Players are having their personality stripped away in the name of football tribalism. It’s time to stop


Let us reflect for a moment on the dreadful week football has had, and the difficult questions that have spawned from those actions and words.

Raheem Sterling has sparked very real debate not just in football, but across the nation, when he took to social media to call the media into question after fueling the fire for racism. And the abuse his post provoked is even more jarring. It’s disgusting that it had to come to that.

So imagine my reaction when on Sunday afternoon a work colleague of mine uttered: “Paul Pogba is everything that is wrong with modern football.”

Such was my shock that I was tentative to repeat what I had just heard, lest I mishear and accuse somebody of saying something so absurd. But he doubled down.

“His attitude is bad, and he dyed his hair blue when he plays for United. It’s weird.”

He was referring to when Pogba opted for a blue streak through his hair while on international duty with France. That the World Cup winner returned to club duty with the style still in tact before the Manchester derby was enough to cause unnecessary fuss.

Pogba would go on to play his best game in a Man United shirt on the derby in question, dragging Jose Mourinho’s men from 2-0 down to win 3-2 and scoring a brace in the process. That he had blue in his hair mattered not. He wore a red shirt and put the team on his back.

Forget the lack of awareness of one thinking the blue represented Manchester City and nothing else. It could not possibly be the blue of France.

Pogba had blue dye in his hair while on international duty with France (photo credit: Getty).
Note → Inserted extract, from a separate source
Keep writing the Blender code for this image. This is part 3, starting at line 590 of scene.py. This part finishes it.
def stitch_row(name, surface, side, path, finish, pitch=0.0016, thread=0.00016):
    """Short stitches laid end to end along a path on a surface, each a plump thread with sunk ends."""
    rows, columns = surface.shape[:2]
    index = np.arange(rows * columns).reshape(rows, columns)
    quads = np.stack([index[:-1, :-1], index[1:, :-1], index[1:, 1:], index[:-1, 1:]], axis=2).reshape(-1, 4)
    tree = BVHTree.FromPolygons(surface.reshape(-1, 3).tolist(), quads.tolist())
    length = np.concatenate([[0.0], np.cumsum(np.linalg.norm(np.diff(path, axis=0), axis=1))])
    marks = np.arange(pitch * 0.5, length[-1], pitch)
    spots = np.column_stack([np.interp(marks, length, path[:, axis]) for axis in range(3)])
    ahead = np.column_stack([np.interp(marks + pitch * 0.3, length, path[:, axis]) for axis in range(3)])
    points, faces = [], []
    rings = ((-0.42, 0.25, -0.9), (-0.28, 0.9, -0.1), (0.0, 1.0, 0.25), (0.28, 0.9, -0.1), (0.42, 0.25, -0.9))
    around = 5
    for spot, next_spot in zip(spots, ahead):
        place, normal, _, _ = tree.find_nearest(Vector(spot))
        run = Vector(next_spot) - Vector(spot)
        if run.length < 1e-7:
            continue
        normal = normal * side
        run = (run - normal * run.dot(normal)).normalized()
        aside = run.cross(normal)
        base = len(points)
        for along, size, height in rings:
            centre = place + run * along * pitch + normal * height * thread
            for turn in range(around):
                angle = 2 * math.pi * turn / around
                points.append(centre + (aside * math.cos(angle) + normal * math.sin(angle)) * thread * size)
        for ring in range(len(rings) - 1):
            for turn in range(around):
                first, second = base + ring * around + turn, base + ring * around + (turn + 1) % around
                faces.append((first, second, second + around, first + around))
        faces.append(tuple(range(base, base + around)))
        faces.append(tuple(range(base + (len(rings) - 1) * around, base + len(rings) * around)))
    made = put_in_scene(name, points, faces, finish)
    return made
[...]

The issue highlights an absurd tribalism in football, and it is being used to attack players for their personalities and, perhaps worse, question their character.

Pogba has often been an easy target for the media and fans alike. The former Juventus midfielder has not reached the dizzying heights so many expected, rightly or wrongly, when he returned to United.
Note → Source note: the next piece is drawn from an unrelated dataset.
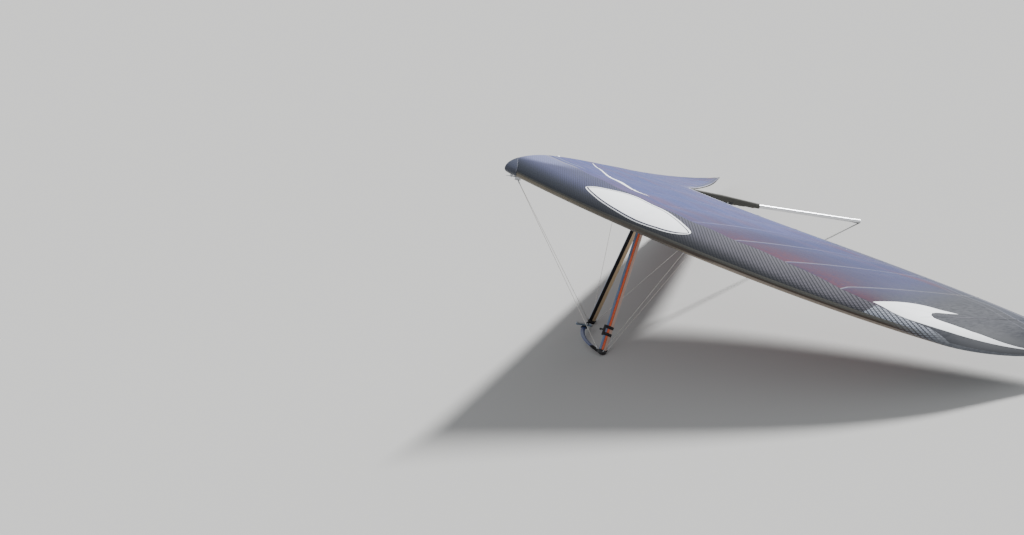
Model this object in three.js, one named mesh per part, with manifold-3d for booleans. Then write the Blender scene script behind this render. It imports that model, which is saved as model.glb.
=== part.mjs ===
// A topless, double-surface hang glider, rigged and parked on its control bar and the end of its keel.
// Millimetres. Every piece is built in the glider's own frame: x runs forward along the keel from the nose,
// y to the pilot's left and z up, with the nose end of the keel at the origin. The whole group is then pitched
// nose-up until the two control-frame corners and the keel's end stand on the floor, z = 0.
import * as THREE from 'three';
import { mergeVertices } from 'three/addons/utils/BufferGeometryUtils.js';
import Module from 'manifold-3d';

const wasm = await Module();
wasm.setup();

// Driving dimensions

const gap = 0.3;                  // clearance between pieces that touch
const semiSpan = 5400;
const panelSpan = 5130;           // the stretch of half span over which the edges' shares are counted
const noseAngle = 128;            // between the two leading edges, degrees
const anhedral = 5.56;            // droop of the leading edges where they leave the nose, degrees
const flexRise = 229;             // how far the spars flex up again at the tips
const rootChord = 1810;
const keelLength = 3525;
const tailTubeStart = 2520;       // where the bare rear tube leaves the keel pocket
const keelRadius = 21;
const tailRadius = 19;
const tubeWall = 1.7;
const apexX = -1446;              // control-frame apex on the keel
const corner = { x: -1149, y: 713, z: -1519 };
const barBow = 114;               // how far the middle of the base bar lies ahead of its ends
const barChord = 45;              // the base bar is an oval, flat across the airflow
const barThick = 21;
const footReach = 29;             // from a corner's centre to the floor when parked
const rearCatchX = -2230;
const hangX = -1590;
const pocketStart = 1710;         // the pocket's front, behind the hang point
const hangLength = 430;
const webWidth = 44;
const webThick = 4;

const sweep = 90 - noseAngle / 2;
const rad = THREE.MathUtils.degToRad;
const vec = (x, y, z) => new THREE.Vector3(x, y, z);

// Materials

const finishes = {
  smokeLaminate: [0x5f6576, 0.35, 0.0],
  warmGreyCloth: [0x9a9184, 0.75, 0.0],
  blackCloth: [0x2b2c2b, 0.8, 0.0],
  anodised: [0xb9bbbd, 0.35, 0.9],
  orangeTube: [0xd8552f, 0.4, 0.1],
  carbon: [0x1c2026, 0.3, 0.2],
  blackPlastic: [0x16171a, 0.55, 0.0],
  steelWire: [0xa8abad, 0.35, 0.9],
  webbing: [0x33373d, 0.85, 0.0],
};
const material = (name) => {
  const [color, roughness, metalness] = finishes[name];
  return new THREE.MeshStandardMaterial({ name, color, roughness, metalness });
};

// Small helpers for closed solids

function solidOf(geometry, matrix = new THREE.Matrix4()) {
  const plain = new THREE.BufferGeometry();
  plain.setAttribute('position', geometry.getAttribute('position').clone());
  if (geometry.index) plain.setIndex(geometry.index.clone());
  plain.applyMatrix4(matrix);
  const merged = mergeVertices(plain, 1e-3);
  return new wasm.Manifold(new wasm.Mesh({
    numProp: 3,
    vertProperties: merged.attributes.position.array,
    triVerts: new Uint32Array(merged.index.array),
  }));
}

function geometryOf(solid) {
  const mesh = solid.getMesh();
  const geometry = new THREE.BufferGeometry();
  geometry.setAttribute('position', new THREE.BufferAttribute(mesh.vertProperties, 3));
  geometry.setIndex(new THREE.BufferAttribute(mesh.triVerts, 1));
  geometry.computeVertexNormals();
  return geometry;
}

// A matrix whose local z runs from one point towards another and whose local x leans towards `lean`.
function frameAlong(from, to, lean = vec(1, 0, 0)) {
  const z = to.clone().sub(from).normalize();
  const side = Math.abs(z.dot(lean)) > 0.99 ? vec(0, 0, 1) : lean;
  const y = z.clone().cross(side).normalize();
  const x = y.clone().cross(z);
  return new THREE.Matrix4().makeBasis(x, y, z).setPosition(from);
}

function box(x, y, z, centre) {
  return solidOf(new THREE.BoxGeometry(x, y, z), new THREE.Matrix4().setPosition(centre));
}

// A round bar between two points.
function bar(from, to, radius, sides = 24) {
  const length = from.distanceTo(to);
  const geometry = new THREE.CylinderGeometry(radius, radius, length, sides);
  geometry.rotateX(Math.PI / 2).translate(0, 0, length / 2);
  return solidOf(geometry, frameAlong(from, to));
}

// A skin of quads over a list of closed rings with the same number of points, capped at both ends.
function loft(rings) {
  const count = rings[0].length;
  const positions = rings.flat().flatMap((p) => [p.x, p.y, p.z]);
  const faces = [];
  for (let i = 0; i + 1 < rings.length; i++) {
    for (let j = 0; j < count; j++) {
      const a = i * count + j;
      const b = i * count + (j + 1) % count;
      faces.push(a, b, b + count, a, b + count, a + count);
    }
  }
  // The rings are slim, so each cap joins the two halves of its ring by a ladder of triangles.
  const cap = (start, flip) => {
    for (let k = 0, j = count - 1; k < j - 1; k++, j--) {
      const tris = [[k, j, k + 1], [k + 1, j, j - 1]];
      for (const [a, b, c] of tris) {
        if (a === b || b === c || a === c) continue;
        faces.push(...(flip ? [start + a, start + c, start + b] : [start + a, start + b, start + c]));
      }
    }
  };
  cap(0, false);
  cap((rings.length - 1) * count, true);
  const geometry = new THREE.BufferGeometry();
  geometry.setAttribute('position', new THREE.Float32BufferAttribute(positions, 3));
  geometry.setIndex(faces);
  const solid = solidOf(geometry);
  return solid.volume() < 0 ? solidOf(reversed(geometry)) : solid;
}

function reversed(geometry) {
  const index = geometry.index.array;
  for (let i = 0; i < index.length; i += 3) [index[i + 1], index[i + 2]] = [index[i + 2], index[i + 1]];
  return geometry;
}

const glider = new THREE.Group();

function add(name, shape, finish) {
  const geometry = shape.isBufferGeometry ? shape : geometryOf(shape);
  const mesh = new THREE.Mesh(geometry, material(finish));
  mesh.name = name;
  glider.add(mesh);
  return mesh;
}

const sides = [['left', 1], ['right', -1]];

// The wing: a loft of aerofoil sections from the centre to each tip

// The leading-edge spar: straight inboard, bending aft and flexing up over its outer half.
const bendAft = 80;
const wandAft = 150;
function spar(y) {
  const u = Math.abs(y) / panelSpan;
  const outer = Math.max(0, u - 0.5) / 0.5;
  const x = -Math.tan(rad(sweep)) * Math.abs(y) - bendAft * outer ** 2 - wandAft * outer ** 6;
  return vec(x, y, -Math.tan(rad(anhedral)) * Math.abs(y) + flexRise * u * u);
}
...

Regardless of his impact on the pitch, however, Pogba is entitled to live his life like those who judge him on a daily basis are entitled to live theirs.

You only have to look as far as Sky Sports and Graham Souness for regular hot takes on Pogba. During an interview with The Sunday Times the former Liverpool manager said:

“Paul Pogba plays for himself, it’s all about how cool he looks, showing us how clever he is.”

Graeme Souness in The Sunday Times

The Sky Sports pundit called into question the Frenchman’s attitude again after their 3-0 victory over Young Boys in the Champions League in September: 

“I bet he is a really nice guy but I wonder if he treats football as a bit of a joke.

“I wonder if he trains properly every day, that is a stab at the dark at something that could improve.”

Graeme Souness on Virgin Media Sport

Those who call into question Pogba’s attitude are after an easy target. What made United fork out the massive transfer fee to bring him back was partly his potential to blossom but also his track record while with Juventus, a constant driving force of one of the best teams in Europe.

Couple that with Pogba’s ability to speak four languages fluently (English, Italian, Spanish and, of course, French) and it presents a man who has a great aptitude for his profession and willingness to adapt. Not the opposite, and certainly not to be defined by a streak of colour in his hair.

Even the usually well-thought out Gary Neville lambasted the United midfielder’s choice of hair colour before the Manchester derby:

“The problem with Pogba is he doesn’t help himself,

“He’s got a big job to do, he’s got to be serious about football/

“Coming out here with blue hair today, win and it’s fine, lose and it will be talked about forever more by City and United fans. It’s ridiculous.”

Gary Neville on Sky Sports

Yet it is this tribalism, the want to demonise a player for being outgoing on social media and being courageous enough to try flicks and tricks on the pitch, that has worked to cast the 25-year-old to a point where some feel he is ‘everything that is wrong with modern football’.

Sport is facing testing times. Especially around black athletes. In America, this came to ahead after the President of the United States, Donald Trump consistently attacked black athletes in the NFL and NBA.

The tensions spurred the athletes to a cause: ‘More Than An Athlete’. A movement spearheaded by LeBron James, the movement worked to showcase that athletes are not robots.

It was a watershed moment for many. An athlete’s hair, musical taste, hobbies or social media activity does not define them as an athlete or person.

As much as sport demands loyalty from its athletes, the athletes themselves get no loyalty from sport. Long gone are the days of players spending most of their careers representing one badge and swearing their allegiance to it with their life. Or so it would come across.

Football tribalism is still alive and well, it has simply migrated into social media timelines and comment sections.

Pogba is far from ‘everything that is wrong with modern football.’ His choice of hair was one of fashion, not loyalty. It is time we got over it, he is more than an athlete.